▶ **The problem**:
Give only the count of lines containing "JSON".

▶ **Records for the task**:
· · · · ·

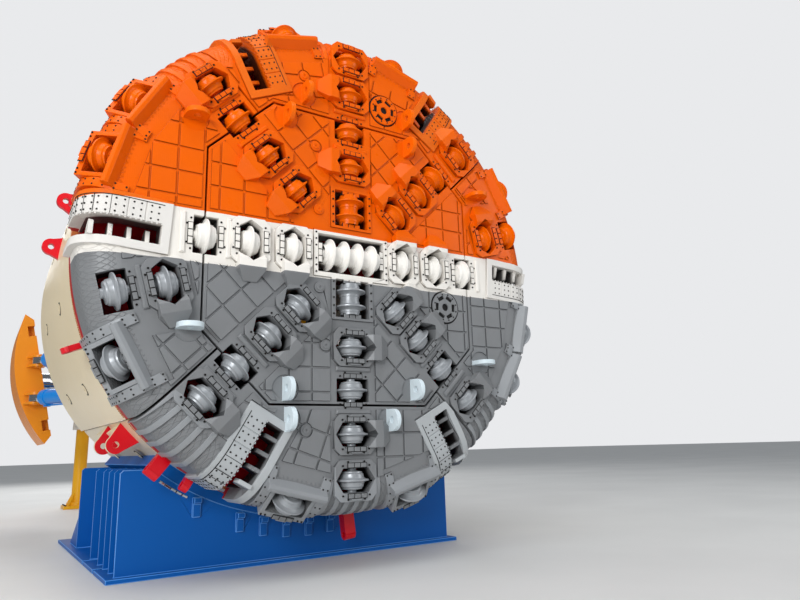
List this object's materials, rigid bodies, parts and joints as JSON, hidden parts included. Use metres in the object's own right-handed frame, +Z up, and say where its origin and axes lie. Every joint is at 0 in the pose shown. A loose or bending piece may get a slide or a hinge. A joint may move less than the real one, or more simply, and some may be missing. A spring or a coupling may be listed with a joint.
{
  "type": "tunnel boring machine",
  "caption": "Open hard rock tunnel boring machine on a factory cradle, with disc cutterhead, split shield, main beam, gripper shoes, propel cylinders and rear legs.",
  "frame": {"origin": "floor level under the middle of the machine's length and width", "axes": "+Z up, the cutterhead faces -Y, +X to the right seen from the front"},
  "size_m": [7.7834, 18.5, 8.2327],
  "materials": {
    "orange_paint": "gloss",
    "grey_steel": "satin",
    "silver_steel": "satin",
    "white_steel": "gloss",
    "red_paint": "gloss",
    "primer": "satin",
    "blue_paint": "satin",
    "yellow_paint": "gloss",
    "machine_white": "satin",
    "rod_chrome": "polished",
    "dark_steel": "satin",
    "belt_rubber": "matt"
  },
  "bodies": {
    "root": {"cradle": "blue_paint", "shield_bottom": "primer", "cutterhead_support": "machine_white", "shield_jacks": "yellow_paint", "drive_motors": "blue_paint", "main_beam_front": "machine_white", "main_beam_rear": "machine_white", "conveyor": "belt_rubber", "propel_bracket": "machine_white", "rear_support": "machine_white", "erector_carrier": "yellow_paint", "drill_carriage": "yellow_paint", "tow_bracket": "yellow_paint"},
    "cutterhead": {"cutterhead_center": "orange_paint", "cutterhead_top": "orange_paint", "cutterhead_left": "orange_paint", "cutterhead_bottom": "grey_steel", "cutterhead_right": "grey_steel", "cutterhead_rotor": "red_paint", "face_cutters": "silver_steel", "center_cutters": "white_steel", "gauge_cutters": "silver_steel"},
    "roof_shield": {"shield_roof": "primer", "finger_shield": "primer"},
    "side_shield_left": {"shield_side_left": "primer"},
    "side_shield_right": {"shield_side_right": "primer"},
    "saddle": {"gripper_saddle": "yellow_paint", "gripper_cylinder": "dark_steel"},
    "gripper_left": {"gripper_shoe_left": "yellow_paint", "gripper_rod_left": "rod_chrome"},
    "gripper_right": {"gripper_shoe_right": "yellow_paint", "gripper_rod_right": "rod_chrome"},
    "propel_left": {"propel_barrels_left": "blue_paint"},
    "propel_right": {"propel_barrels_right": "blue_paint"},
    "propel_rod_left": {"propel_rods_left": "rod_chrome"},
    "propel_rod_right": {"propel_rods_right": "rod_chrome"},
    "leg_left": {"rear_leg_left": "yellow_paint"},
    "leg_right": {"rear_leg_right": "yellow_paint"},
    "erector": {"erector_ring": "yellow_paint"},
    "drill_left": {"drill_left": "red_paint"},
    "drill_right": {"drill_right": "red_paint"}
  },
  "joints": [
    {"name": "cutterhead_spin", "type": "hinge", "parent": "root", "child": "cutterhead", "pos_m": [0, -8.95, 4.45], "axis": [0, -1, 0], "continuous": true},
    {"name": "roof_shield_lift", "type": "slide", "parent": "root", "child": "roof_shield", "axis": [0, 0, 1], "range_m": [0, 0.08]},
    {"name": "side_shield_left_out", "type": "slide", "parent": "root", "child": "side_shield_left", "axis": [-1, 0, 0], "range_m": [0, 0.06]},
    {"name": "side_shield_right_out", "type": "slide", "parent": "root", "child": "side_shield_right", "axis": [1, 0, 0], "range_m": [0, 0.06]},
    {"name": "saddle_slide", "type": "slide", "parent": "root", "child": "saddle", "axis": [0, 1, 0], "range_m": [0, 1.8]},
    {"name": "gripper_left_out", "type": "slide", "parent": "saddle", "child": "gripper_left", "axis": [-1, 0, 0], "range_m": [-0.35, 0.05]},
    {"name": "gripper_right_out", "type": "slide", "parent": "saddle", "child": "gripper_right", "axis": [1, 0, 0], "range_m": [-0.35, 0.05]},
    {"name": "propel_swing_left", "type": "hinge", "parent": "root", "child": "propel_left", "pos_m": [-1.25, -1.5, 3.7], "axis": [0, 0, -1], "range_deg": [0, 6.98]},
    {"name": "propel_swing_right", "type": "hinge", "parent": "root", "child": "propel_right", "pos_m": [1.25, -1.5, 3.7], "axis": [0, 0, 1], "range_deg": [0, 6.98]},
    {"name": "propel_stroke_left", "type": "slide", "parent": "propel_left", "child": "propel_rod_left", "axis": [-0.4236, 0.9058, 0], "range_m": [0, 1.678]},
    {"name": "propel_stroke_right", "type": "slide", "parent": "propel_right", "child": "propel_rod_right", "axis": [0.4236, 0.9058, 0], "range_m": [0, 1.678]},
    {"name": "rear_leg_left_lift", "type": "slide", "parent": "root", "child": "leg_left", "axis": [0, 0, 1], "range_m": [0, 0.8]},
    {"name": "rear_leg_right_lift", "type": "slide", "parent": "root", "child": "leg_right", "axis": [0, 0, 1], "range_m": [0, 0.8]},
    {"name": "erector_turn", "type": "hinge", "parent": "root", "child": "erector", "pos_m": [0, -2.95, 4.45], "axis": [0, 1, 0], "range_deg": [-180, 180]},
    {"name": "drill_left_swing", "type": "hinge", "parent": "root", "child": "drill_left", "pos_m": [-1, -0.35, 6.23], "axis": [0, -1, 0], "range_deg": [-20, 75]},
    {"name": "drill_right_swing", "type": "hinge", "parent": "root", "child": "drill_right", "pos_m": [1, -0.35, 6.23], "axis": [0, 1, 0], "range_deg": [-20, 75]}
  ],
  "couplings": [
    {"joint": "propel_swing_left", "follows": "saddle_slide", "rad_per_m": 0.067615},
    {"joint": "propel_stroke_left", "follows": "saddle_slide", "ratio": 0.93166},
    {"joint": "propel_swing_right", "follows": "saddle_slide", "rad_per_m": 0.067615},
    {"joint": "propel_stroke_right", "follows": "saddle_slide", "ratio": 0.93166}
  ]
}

· · · · ·

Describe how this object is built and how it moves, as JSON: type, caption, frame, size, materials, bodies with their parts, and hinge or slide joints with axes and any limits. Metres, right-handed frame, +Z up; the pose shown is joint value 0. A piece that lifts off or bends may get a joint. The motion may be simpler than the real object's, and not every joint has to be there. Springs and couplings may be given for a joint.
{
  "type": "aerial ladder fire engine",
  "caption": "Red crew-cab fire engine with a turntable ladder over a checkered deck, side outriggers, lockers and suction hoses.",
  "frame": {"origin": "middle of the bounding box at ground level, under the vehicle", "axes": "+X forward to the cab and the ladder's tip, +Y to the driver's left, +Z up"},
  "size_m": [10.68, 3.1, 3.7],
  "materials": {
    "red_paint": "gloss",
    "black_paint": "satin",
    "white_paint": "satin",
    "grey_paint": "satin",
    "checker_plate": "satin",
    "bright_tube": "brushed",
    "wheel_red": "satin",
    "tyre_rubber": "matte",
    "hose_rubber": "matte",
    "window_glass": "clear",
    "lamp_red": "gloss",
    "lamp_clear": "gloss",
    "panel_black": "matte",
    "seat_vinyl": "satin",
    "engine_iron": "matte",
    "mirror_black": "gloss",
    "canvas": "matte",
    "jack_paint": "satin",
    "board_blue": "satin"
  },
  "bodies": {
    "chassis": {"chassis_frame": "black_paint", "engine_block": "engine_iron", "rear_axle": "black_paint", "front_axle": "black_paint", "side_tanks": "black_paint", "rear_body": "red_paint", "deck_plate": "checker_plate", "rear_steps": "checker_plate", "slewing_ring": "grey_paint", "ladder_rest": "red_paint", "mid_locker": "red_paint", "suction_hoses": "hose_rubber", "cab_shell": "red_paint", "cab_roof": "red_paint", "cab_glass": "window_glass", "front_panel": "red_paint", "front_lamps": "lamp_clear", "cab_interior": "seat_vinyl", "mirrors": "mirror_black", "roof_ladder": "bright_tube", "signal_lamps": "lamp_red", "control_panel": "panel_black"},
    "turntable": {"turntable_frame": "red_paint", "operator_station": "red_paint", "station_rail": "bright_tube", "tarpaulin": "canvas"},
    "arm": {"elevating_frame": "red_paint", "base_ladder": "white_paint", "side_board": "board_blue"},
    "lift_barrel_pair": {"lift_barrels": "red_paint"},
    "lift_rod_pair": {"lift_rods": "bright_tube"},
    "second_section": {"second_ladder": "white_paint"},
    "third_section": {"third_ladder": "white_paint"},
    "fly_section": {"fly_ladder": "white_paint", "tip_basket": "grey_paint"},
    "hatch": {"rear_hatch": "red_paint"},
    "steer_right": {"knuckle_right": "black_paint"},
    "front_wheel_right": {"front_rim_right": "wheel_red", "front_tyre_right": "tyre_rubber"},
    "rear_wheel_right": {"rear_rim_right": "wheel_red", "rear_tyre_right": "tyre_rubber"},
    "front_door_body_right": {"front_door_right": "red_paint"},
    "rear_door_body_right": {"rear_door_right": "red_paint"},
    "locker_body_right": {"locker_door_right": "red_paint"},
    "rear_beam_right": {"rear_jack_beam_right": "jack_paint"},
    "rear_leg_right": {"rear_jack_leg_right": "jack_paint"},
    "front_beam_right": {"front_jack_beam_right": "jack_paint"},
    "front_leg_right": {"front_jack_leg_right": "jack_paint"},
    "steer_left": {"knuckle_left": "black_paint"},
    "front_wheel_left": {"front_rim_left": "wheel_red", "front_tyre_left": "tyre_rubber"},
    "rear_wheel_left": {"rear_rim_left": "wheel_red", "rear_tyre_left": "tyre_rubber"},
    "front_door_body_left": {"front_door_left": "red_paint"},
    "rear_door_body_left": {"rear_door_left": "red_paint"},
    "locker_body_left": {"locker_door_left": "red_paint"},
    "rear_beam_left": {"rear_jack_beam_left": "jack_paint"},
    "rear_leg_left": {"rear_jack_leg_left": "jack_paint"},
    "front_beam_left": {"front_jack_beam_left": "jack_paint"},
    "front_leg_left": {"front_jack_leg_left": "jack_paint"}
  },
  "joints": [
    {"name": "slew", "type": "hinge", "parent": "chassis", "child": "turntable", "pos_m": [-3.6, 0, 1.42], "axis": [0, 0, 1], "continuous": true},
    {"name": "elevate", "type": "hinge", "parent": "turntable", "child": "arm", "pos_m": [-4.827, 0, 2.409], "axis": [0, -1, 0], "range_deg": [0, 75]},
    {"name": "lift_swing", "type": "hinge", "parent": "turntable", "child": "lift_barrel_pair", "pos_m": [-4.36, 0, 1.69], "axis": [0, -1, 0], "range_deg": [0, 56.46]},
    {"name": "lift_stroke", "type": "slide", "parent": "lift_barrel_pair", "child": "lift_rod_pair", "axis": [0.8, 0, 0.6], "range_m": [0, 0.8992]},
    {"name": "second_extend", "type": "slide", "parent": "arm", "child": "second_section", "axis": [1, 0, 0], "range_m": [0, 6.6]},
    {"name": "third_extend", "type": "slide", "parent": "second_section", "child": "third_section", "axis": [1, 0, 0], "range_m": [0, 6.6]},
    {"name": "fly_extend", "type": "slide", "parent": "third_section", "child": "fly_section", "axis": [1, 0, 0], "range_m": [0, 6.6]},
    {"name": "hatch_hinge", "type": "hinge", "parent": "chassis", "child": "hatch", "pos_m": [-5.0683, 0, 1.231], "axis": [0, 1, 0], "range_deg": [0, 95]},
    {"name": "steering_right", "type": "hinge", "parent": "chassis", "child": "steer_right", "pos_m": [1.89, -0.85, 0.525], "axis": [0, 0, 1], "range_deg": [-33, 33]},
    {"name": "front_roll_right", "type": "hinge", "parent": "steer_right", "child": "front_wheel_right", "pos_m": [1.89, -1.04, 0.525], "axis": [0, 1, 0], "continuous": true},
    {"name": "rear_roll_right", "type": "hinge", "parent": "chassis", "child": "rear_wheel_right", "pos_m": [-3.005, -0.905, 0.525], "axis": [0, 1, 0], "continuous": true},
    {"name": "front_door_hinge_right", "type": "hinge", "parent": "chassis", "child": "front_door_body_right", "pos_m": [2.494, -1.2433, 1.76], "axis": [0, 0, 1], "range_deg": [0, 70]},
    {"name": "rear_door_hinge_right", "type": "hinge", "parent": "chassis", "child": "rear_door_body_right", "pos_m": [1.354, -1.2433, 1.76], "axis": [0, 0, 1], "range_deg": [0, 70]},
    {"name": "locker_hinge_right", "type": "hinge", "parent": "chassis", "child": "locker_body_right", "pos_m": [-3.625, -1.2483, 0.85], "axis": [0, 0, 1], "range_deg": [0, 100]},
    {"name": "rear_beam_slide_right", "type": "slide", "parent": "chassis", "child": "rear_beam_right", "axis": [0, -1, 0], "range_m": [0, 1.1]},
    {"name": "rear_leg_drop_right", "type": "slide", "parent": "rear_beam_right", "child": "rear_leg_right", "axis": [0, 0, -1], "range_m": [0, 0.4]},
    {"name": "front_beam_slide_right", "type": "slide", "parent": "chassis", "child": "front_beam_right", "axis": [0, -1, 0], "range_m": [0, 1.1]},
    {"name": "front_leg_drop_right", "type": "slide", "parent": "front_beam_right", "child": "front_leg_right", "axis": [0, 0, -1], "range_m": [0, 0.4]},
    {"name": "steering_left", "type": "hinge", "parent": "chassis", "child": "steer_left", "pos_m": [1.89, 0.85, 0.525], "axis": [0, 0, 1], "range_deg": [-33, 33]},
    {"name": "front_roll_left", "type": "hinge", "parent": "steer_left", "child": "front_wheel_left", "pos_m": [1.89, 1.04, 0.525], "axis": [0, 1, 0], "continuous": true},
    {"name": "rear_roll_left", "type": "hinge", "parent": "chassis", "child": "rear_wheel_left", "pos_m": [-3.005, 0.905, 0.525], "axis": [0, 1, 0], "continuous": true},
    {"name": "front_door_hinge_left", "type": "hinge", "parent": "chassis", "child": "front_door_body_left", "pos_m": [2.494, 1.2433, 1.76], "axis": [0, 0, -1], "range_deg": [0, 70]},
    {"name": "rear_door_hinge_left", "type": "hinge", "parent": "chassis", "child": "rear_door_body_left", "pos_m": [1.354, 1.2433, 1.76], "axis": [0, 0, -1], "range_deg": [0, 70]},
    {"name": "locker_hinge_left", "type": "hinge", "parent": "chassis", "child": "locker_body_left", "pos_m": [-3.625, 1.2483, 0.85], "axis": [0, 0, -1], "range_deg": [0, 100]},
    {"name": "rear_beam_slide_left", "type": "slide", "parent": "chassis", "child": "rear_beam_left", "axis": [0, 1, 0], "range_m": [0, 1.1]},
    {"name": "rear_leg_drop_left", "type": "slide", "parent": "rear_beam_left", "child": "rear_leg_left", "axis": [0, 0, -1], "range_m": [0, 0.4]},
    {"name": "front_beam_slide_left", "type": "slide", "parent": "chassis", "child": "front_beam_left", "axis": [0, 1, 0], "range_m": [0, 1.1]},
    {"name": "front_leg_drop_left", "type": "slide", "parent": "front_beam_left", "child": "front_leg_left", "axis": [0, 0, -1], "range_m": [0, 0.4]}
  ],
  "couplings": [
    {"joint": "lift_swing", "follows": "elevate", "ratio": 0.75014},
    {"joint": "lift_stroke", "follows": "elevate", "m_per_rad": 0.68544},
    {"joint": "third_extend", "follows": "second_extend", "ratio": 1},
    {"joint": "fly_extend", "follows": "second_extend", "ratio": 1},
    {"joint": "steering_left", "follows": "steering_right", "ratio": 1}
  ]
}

· · · · ·

▶ **Problem solution**:
2